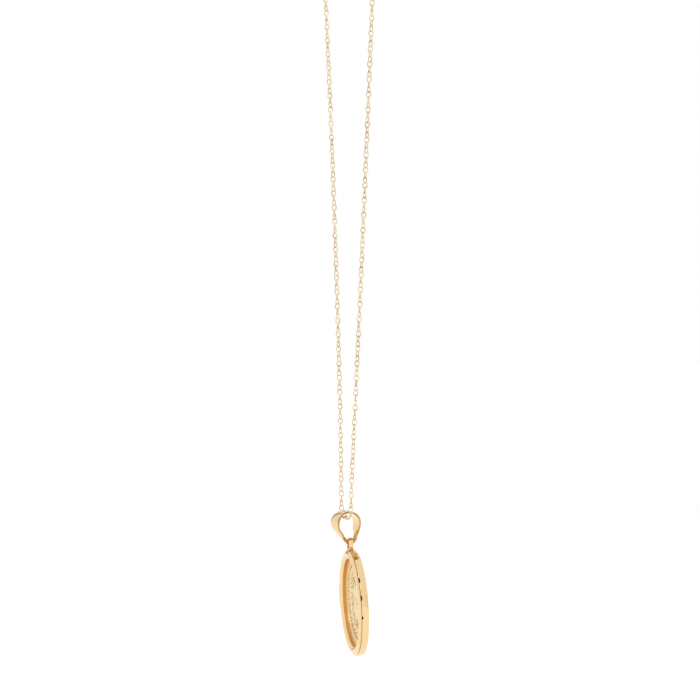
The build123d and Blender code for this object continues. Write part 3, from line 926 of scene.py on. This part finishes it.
def nicked(radius, height, angle):
    """Presses the nail nicks into the outer edge beside the parting line."""
    if radius < CASE_RADIUS - 0.3 or height < -NICK_HEIGHT:
        return radius, height
    turn = math.degrees(angle)
    turn = turn - 360 if turn > 180 else turn
    for at, length, depth in NICKS:
        away = abs(turn - at) * math.radians(1) * CASE_RADIUS / (length / 2)
        if away < 1:
            cut = depth * math.sqrt(1 - away * away)
            near = max(0.0, 1 - abs(height) / NICK_HEIGHT)
            radius -= cut * min(1.0, near * 2.6)
    return radius, height


def dome(edge_radius, edge_depth, depth, steps):
    """Points of a low dome's profile, from its edge in to its middle."""
    return [(radius, -depth + (depth - edge_depth) * (radius / edge_radius) ** 2)
            for radius in np.linspace(edge_radius, PINHOLE, steps + 1)]


def case_shell():
    """Side wall with a bevelled parting edge, rounded back edge and low domed back."""
    outer_dome = dome(12.08, 1.75, BACK_DEPTH, 24)
    lining = dome(11.62, 1.4, BACK_DEPTH - 0.35, 18)
    edge = []
    for step in range(9):
        turn = math.radians(80 * step / 9)
        edge.append((CASE_RADIUS - BACK_ROUNDING * (1 - math.cos(turn)),
                     -BACK_EDGE - BACK_ROUNDING * math.sin(turn)))
    bevel = [(12.36, -0.005), (12.40, -0.02), (12.46, -0.06), (12.49, -0.11)]
    wall = [(CASE_RADIUS, -depth) for depth in (0.17, 0.3, 0.45, 0.6, 0.9, 1.2)]
    inside = [(11.70, -1.38), (11.78, -1.33), (11.84, -1.26), (11.88, -1.18),
              (WALL_INSIDE, -1.05), (WALL_INSIDE, -0.5), (WALL_INSIDE, -0.08),
              (11.93, -0.02), (11.98, -0.005)]
    outline = bevel + wall + edge + outer_dome + lining[::-1] + inside
    return disc_lathe(outline, 540, nicked)


add_piece("case_shell", case_shell(), wall_gold, "case", "case_back")

# -------------------- lid
OPENING = 10.4
PLATE_BACK = -1.48
RECESS_OUTSIDE = 10.75
LIP_NOTCHES = 180
LIP_NOTCH_DEPTH = 0.07


def rim_profile():
    """The lid's rim: bevelled outer edge, low rounded dome, turned-in lip, flange underneath."""
    crest = []
    steps = 22
    for step in range(steps + 1):
        share = step / steps
        bulge = math.sin(math.pi * share) ** 0.85
        crest.append((CASE_RADIUS + (OPENING - CASE_RADIUS) * share,
                      0.16 - 0.04 * share + 0.48 * bulge))
    outer = [(12.36, 0.045), (12.40, 0.05), (12.46, 0.08), (12.49, 0.12)]
    lip = [(10.38, 0.10), (10.38, 0.04), (10.42, 0.0), (10.75, 0.0)]
    under = [(11.37, 0.04), (11.40, 0.0), (11.40, -0.7), (11.45, -0.75), (11.70, -0.75),
             (11.75, -0.70), (11.75, 0.0), (11.78, 0.04)]
    return outer + crest + lip + under


def milled(radius, height, angle):
    """A row of fine cut notches round the rim's inner lip."""
    if radius < 10.95 and height > 0.09:
        return radius, height - LIP_NOTCH_DEPTH * (1 + math.cos(angle * LIP_NOTCHES)) / 2
    return radius, height


def recess_profile():
    """The recess wall and the little step at its foot."""
    return subdivided([
        (10.41, 0.06), (10.41, -1.04), (10.38, -1.08), (10.04, -1.08), (10.0, -1.12),
        (10.0, PLATE_FACE), (RECESS_OUTSIDE, PLATE_FACE), (RECESS_OUTSIDE, 0.02),
    ], 0.12)


add_piece("lid_frame", disc_lathe(rim_profile(), 720, milled), rim_gold, "lid", "lid_rim")
add_piece("recess_wall", disc_lathe(recess_profile(), 360), recess_gold, "lid", "lid_rim")


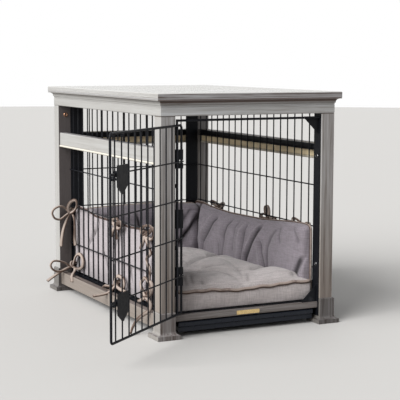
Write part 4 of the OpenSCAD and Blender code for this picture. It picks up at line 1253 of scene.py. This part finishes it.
# Bows of the left side, from the back to the front. Each tape is a route in millimetres, with
# x measured outwards; then the way that its width lies in, and its twist in turns
LEFT_BOWS = {
    "left_back_upper": [
        ([(214, 323, 243), (225, 323, 238), (240, 322, 252), (256, 322, 257), (273, 323, 250),
          (279, 324, 237), (271, 324, 222), (255, 324, 218), (240, 323, 227), (224, 323, 238),
          (214, 321, 244)], ALONG, 0.0),
        ([(215, 322, 240), (226, 319, 236), (232, 317, 252), (226, 315, 267), (216, 308, 275),
          (214.5, 292, 273), (215, 290, 258), (218, 304, 243), (224, 318, 236)], UP, 0.12),
        ([(222, 322, 238), (230, 323, 226), (238, 324, 206), (246, 324, 182), (251, 323, 156),
          (253, 322, 137)], ALONG, 0.15),
        ([(219, 320, 237), (217, 305, 219), (217, 300, 190), (216.5, 304, 160),
          (216, 300, 140)], ALONG, -0.3),
    ],
    "left_back_lower": [
        ([(214, 322, 78), (226, 323, 76), (240, 323, 86), (260, 323, 93), (277, 324, 94),
          (286, 324, 83), (279, 324, 69), (262, 323, 62), (240, 323, 66), (222, 323, 73)],
         ALONG, 0.0),
        ([(216, 322, 76), (217, 312, 88), (216, 300, 106), (216, 280, 117), (216, 256, 118),
          (216, 240, 105), (216, 242, 88), (216, 262, 77), (217, 290, 72), (219, 316, 74)],
         UP, 0.1),
        ([(221, 322, 74), (238, 323, 69), (263, 324, 56), (282, 324, 45), (297, 323, 36)],
         ALONG, 0.1),
        ([(218, 300, 72), (226, 282, 66), (238, 264, 63), (246.5, 252, 56), (247, 246, 42)],
         ALONG, 0.1),
    ],
    "left_middle_upper": [
        ([(214, -19, 243), (219, -24, 241), (221, 1, 247), (220, -8, 258), (219, -36, 259),
          (219, -34, 243)], OUT, 0.1),
        ([(219, -24, 242), (221, -59, 256), (221, -68, 243), (219, -40, 234), (217, -22, 240)],
         OUT, 0.15),
        ([(219, -24, 239), (224, -12, 226), (223, 2, 208)], ALONG, 0.2),
        ([(219, -22, 239), (224, -34, 224), (222, -40, 205)], ALONG, -0.2),
    ],
    "left_middle_lower": [
        ([(214, -19, 83), (219, -24, 78), (221, -21, 92), (221, -43, 104), (220, -71, 101),
          (219, -78, 84), (218, -50, 68), (218, -26, 76)], OUT, 0.1),
        ([(219, -22, 78), (222, 15, 66), (222, 52, 62), (221, 66, 52), (219, 30, 52),
          (218, -16, 72)], OUT, 0.1),
        ([(220, -20, 74), (232, -20, 62), (246, -19, 54), (266, -19, 51), (285, -19, 50)],
         ALONG, 0.05),
        ([(220, -24, 74), (222, -60, 70), (223, -96, 70)], UP, 0.2),
    ],
    "left_front_upper": [
        ([(214, -209, 243), (219, -214, 240), (222, -203, 247), (222, -208, 258),
          (220, -235, 267), (219, -260, 266), (219, -254, 253), (218, -228, 240)], OUT, 0.08),
        ([(219, -216, 240), (223, -260, 256), (223, -280, 266), (221, -284, 251),
          (219, -260, 234), (218, -228, 236)], OUT, 0.1),
        ([(220, -222, 238), (223, -252, 216), (223, -263, 200), (223, -240, 181),
          (223, -250, 164), (223, -260, 148), (223, -252, 128)], ALONG, 1.6),
        ([(220, -220, 238), (223, -214, 220), (223, -202, 204)], ALONG, 0.3),
    ],
    "left_front_lower": [
        ([(214, -209, 82), (219, -222, 78), (221, -208, 92), (221, -197, 110),
          (220, -221, 128), (220, -246, 117), (219, -253, 93), (218, -232, 78)], OUT, 0.08),
        ([(219, -216, 78), (223, -262, 92), (223, -271, 116), (221, -254, 124),
          (219, -246, 104), (218, -226, 80)], OUT, 0.1),
        ([(220, -226, 77), (228, -268, 73), (240, -300, 69), (250, -312, 61),
          (262, -303, 50), (275, -295, 37), (287, -296, 20), (297, -306, 7.5)], ALONG, 0.4),
        ([(220, -220, 76), (223, -206, 68), (228, -196, 63)], ALONG, 0.2),
    ],
}
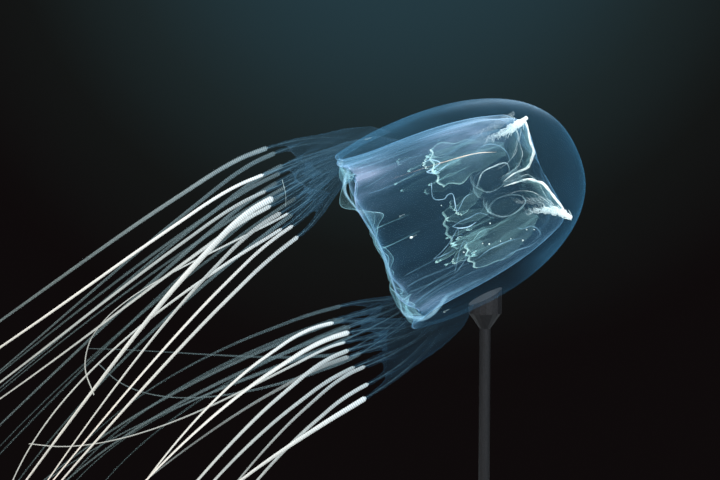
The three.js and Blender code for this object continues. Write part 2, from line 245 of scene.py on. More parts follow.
************
== Required work ==
Word for word, quote the lines of the material from the first line through the line with "for radius in", both ends included.

== Problem solution ==
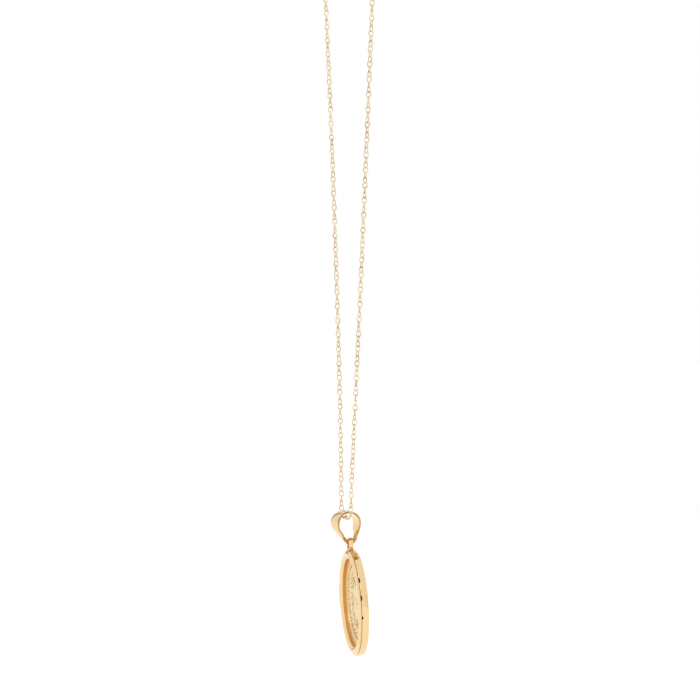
The build123d and Blender code for this object continues. Write part 3, from line 926 of scene.py on. This part finishes it.
def nicked(radius, height, angle):
    """Presses the nail nicks into the outer edge beside the parting line."""
    if radius < CASE_RADIUS - 0.3 or height < -NICK_HEIGHT:
        return radius, height
    turn = math.degrees(angle)
    turn = turn - 360 if turn > 180 else turn
    for at, length, depth in NICKS:
        away = abs(turn - at) * math.radians(1) * CASE_RADIUS / (length / 2)
        if away < 1:
            cut = depth * math.sqrt(1 - away * away)
            near = max(0.0, 1 - abs(height) / NICK_HEIGHT)
            radius -= cut * min(1.0, near * 2.6)
    return radius, height


def dome(edge_radius, edge_depth, depth, steps):
    """Points of a low dome's profile, from its edge in to its middle."""
    return [(radius, -depth + (depth - edge_depth) * (radius / edge_radius) ** 2)
            for radius in np.linspace(edge_radius, PINHOLE, steps + 1)]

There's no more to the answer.